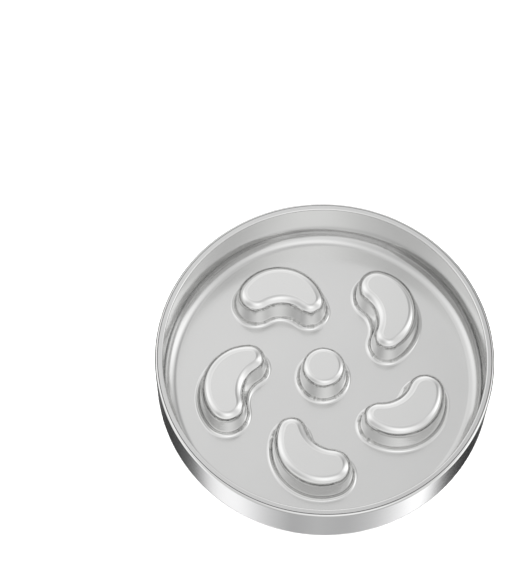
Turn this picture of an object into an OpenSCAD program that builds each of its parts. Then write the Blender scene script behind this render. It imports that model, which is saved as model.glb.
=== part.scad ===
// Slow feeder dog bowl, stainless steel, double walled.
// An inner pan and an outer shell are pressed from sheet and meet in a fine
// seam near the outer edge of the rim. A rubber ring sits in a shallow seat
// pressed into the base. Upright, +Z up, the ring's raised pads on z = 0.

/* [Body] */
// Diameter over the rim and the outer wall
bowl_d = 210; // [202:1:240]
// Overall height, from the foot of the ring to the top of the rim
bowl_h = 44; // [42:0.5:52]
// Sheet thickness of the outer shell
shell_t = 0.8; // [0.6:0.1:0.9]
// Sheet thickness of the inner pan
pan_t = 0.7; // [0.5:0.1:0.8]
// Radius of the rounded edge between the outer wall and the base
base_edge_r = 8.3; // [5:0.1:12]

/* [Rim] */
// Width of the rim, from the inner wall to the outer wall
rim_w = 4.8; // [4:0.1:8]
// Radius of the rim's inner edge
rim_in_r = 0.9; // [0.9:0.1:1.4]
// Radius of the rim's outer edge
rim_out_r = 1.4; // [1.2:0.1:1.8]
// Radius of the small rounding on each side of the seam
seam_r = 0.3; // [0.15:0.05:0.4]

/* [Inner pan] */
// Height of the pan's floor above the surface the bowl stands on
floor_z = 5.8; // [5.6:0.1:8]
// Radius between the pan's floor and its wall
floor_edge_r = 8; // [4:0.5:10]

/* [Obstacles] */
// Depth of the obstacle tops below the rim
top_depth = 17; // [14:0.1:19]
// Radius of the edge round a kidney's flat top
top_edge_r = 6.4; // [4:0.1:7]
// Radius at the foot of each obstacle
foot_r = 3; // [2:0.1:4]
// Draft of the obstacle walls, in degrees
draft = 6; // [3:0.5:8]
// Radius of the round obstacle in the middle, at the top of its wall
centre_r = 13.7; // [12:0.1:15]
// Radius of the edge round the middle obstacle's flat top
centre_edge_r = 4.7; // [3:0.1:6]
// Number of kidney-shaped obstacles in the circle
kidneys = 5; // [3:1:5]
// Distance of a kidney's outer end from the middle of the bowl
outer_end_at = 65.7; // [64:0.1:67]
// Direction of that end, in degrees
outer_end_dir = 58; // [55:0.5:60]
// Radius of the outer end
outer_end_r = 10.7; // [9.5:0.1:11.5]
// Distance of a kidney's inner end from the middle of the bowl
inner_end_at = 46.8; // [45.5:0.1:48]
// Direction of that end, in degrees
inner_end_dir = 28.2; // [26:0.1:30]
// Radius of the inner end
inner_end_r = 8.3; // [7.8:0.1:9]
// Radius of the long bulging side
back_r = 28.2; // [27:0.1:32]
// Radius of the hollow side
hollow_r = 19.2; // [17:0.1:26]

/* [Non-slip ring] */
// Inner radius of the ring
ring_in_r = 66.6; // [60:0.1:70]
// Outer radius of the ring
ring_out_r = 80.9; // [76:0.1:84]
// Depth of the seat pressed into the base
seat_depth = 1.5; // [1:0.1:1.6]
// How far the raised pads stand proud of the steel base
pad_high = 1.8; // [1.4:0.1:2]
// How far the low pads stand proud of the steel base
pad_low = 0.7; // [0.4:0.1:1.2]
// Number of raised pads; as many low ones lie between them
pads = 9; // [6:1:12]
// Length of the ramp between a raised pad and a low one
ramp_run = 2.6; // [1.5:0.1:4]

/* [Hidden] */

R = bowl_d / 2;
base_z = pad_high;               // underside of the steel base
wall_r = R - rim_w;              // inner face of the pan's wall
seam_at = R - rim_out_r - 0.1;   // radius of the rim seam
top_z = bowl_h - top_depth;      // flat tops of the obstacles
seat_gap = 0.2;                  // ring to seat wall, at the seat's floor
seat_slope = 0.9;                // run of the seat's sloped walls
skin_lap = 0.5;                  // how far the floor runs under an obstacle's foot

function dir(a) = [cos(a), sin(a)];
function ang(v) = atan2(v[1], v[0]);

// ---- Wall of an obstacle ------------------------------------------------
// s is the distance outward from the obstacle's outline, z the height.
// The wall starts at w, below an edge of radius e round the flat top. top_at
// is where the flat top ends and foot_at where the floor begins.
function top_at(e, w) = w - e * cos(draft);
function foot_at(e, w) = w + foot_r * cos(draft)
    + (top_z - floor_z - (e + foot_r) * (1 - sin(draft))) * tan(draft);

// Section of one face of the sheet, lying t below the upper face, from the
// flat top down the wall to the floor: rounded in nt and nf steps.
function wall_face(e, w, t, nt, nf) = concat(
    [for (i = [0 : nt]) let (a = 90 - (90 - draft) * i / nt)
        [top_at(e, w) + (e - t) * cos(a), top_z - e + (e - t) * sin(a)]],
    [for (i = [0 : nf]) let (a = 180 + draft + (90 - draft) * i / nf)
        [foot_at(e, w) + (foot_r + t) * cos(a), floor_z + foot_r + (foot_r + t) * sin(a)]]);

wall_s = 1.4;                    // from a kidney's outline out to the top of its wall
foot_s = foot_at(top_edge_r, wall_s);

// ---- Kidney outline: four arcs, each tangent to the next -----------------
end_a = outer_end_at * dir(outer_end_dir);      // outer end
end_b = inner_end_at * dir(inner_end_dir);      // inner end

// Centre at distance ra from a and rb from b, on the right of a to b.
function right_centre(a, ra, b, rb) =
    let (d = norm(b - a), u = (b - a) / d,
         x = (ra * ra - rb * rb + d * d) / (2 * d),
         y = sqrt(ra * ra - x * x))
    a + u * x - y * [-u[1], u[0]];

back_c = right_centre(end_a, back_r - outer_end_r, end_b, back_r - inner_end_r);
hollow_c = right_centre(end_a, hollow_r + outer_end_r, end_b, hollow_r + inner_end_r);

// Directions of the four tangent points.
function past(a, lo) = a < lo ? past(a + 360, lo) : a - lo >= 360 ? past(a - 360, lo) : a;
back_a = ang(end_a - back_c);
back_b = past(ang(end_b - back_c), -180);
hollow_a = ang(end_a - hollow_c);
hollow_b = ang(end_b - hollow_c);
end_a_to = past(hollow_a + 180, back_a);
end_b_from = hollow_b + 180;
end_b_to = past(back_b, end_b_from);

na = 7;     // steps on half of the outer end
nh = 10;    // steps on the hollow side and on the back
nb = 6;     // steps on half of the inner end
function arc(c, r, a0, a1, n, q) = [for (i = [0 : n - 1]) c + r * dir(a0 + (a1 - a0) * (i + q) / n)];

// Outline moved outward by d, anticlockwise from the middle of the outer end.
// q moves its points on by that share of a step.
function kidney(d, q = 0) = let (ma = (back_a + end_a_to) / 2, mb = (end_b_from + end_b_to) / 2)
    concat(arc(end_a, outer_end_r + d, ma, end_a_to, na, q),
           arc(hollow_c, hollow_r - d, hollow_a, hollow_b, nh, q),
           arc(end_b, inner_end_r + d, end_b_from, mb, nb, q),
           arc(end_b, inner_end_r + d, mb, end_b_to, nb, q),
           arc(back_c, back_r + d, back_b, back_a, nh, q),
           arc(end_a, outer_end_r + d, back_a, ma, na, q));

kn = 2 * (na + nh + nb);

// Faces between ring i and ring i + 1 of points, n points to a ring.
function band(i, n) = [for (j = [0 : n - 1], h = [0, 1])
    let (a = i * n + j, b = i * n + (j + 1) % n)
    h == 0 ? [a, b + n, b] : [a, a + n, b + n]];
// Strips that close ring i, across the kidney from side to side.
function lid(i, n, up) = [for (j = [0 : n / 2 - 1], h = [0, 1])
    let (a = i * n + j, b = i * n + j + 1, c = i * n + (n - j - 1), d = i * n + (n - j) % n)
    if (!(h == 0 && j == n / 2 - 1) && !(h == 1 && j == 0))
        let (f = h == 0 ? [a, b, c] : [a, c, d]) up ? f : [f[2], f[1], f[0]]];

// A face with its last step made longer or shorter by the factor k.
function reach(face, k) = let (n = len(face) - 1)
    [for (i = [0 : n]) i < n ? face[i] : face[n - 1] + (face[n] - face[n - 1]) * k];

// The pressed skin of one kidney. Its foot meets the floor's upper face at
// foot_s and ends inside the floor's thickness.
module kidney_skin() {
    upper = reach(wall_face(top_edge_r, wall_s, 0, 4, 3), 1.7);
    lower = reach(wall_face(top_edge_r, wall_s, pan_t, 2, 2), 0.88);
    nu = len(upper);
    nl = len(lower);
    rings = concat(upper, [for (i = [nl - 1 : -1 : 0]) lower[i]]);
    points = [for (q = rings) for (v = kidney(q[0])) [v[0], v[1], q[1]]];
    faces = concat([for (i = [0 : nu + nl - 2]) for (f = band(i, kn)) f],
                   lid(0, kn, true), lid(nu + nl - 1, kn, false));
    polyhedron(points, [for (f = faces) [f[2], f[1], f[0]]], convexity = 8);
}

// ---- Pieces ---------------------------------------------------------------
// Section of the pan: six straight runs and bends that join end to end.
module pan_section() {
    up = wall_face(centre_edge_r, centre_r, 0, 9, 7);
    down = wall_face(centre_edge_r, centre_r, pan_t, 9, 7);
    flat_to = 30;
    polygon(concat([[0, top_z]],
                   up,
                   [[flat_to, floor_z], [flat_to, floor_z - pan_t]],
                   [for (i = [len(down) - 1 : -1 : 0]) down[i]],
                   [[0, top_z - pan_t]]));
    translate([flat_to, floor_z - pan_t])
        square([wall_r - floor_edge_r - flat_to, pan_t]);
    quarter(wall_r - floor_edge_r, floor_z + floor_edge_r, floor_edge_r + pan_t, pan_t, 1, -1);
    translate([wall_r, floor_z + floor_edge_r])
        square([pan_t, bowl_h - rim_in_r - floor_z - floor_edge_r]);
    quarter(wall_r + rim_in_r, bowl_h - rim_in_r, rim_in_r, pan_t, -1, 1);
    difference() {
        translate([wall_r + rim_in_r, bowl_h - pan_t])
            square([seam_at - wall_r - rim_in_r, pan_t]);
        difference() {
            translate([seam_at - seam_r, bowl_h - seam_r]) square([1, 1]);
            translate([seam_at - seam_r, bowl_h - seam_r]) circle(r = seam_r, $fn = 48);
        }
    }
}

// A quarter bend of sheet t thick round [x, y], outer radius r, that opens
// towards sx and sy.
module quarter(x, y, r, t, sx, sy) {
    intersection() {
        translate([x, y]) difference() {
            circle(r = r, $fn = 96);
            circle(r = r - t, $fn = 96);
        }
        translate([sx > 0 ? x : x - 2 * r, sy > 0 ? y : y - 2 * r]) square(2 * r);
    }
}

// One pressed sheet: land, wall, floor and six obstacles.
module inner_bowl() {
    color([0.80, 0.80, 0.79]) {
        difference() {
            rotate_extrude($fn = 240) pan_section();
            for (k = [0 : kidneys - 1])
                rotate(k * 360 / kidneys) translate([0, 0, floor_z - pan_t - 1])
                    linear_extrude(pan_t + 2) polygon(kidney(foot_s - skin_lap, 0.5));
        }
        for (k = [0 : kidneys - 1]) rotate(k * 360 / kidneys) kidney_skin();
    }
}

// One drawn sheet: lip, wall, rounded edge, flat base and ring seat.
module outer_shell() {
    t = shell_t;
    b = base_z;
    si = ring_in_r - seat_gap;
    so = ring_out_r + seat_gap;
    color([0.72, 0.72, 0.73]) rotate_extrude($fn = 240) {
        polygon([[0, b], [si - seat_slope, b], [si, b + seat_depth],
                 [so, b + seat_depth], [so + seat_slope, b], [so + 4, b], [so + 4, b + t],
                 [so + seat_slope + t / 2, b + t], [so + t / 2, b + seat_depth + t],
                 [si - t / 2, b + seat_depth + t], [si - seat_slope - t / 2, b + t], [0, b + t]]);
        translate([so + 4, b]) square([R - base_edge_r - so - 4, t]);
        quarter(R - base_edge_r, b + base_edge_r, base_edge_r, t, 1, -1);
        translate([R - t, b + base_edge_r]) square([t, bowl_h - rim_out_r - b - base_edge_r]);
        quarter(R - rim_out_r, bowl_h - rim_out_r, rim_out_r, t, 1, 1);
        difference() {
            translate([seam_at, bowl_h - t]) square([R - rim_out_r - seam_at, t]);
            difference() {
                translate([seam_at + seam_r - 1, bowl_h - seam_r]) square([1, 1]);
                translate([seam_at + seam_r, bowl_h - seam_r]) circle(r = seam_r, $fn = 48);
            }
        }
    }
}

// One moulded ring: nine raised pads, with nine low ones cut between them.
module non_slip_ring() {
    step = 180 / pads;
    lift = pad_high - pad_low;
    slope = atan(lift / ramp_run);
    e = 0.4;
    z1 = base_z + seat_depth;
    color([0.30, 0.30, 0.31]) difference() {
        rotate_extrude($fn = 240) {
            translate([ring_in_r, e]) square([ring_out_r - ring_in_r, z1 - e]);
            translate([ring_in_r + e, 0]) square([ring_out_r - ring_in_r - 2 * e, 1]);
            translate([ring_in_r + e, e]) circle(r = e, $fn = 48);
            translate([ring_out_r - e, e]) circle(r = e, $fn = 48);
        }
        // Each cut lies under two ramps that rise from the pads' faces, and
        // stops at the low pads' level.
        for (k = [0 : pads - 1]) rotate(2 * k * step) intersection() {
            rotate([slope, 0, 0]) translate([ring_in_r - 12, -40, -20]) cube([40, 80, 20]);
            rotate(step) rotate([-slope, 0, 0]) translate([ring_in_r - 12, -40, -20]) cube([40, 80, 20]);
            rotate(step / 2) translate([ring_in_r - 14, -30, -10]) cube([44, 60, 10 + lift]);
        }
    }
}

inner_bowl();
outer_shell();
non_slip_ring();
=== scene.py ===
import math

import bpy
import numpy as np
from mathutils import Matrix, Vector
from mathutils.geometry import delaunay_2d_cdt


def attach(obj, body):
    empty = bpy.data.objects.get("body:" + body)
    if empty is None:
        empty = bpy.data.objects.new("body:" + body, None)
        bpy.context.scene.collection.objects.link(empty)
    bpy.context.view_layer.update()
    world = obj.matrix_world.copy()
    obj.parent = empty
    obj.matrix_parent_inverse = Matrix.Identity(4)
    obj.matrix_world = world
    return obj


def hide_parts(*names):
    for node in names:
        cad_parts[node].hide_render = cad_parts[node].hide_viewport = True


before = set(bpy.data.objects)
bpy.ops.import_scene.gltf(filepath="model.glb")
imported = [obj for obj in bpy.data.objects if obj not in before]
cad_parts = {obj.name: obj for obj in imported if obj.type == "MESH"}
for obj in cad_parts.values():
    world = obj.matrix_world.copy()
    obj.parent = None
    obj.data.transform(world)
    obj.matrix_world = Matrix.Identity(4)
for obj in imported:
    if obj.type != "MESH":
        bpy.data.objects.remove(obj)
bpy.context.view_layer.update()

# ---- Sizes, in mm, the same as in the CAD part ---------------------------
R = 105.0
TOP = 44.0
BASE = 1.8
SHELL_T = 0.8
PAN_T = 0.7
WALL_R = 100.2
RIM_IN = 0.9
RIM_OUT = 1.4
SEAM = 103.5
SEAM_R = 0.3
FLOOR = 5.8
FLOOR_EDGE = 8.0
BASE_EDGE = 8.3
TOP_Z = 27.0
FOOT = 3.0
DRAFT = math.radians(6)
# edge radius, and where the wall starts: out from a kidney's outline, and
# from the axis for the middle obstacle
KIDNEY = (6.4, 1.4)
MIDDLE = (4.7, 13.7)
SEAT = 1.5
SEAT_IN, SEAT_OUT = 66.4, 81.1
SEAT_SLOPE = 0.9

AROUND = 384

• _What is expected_
The lines to extract from the data above begin with the line containing "translate([ring_in_r + e, 0])" and end with the line containing "obj.data.transform(world)". Extract them exactly, including both.

• _Exercise result_
            translate([ring_in_r + e, 0]) square([ring_out_r - ring_in_r - 2 * e, 1]);
            translate([ring_in_r + e, e]) circle(r = e, $fn = 48);
            translate([ring_out_r - e, e]) circle(r = e, $fn = 48);
        }
        // Each cut lies under two ramps that rise from the pads' faces, and
        // stops at the low pads' level.
        for (k = [0 : pads - 1]) rotate(2 * k * step) intersection() {
            rotate([slope, 0, 0]) translate([ring_in_r - 12, -40, -20]) cube([40, 80, 20]);
            rotate(step) rotate([-slope, 0, 0]) translate([ring_in_r - 12, -40, -20]) cube([40, 80, 20]);
            rotate(step / 2) translate([ring_in_r - 14, -30, -10]) cube([44, 60, 10 + lift]);
        }
    }
}

inner_bowl();
outer_shell();
non_slip_ring();
=== scene.py ===
import math

import bpy
import numpy as np
from mathutils import Matrix, Vector
from mathutils.geometry import delaunay_2d_cdt


def attach(obj, body):
    empty = bpy.data.objects.get("body:" + body)
    if empty is None:
        empty = bpy.data.objects.new("body:" + body, None)
        bpy.context.scene.collection.objects.link(empty)
    bpy.context.view_layer.update()
    world = obj.matrix_world.copy()
    obj.parent = empty
    obj.matrix_parent_inverse = Matrix.Identity(4)
    obj.matrix_world = world
    return obj


def hide_parts(*names):
    for node in names:
        cad_parts[node].hide_render = cad_parts[node].hide_viewport = True


before = set(bpy.data.objects)
bpy.ops.import_scene.gltf(filepath="model.glb")
imported = [obj for obj in bpy.data.objects if obj not in before]
cad_parts = {obj.name: obj for obj in imported if obj.type == "MESH"}
for obj in cad_parts.values():
    world = obj.matrix_world.copy()
    obj.parent = None
    obj.data.transform(world)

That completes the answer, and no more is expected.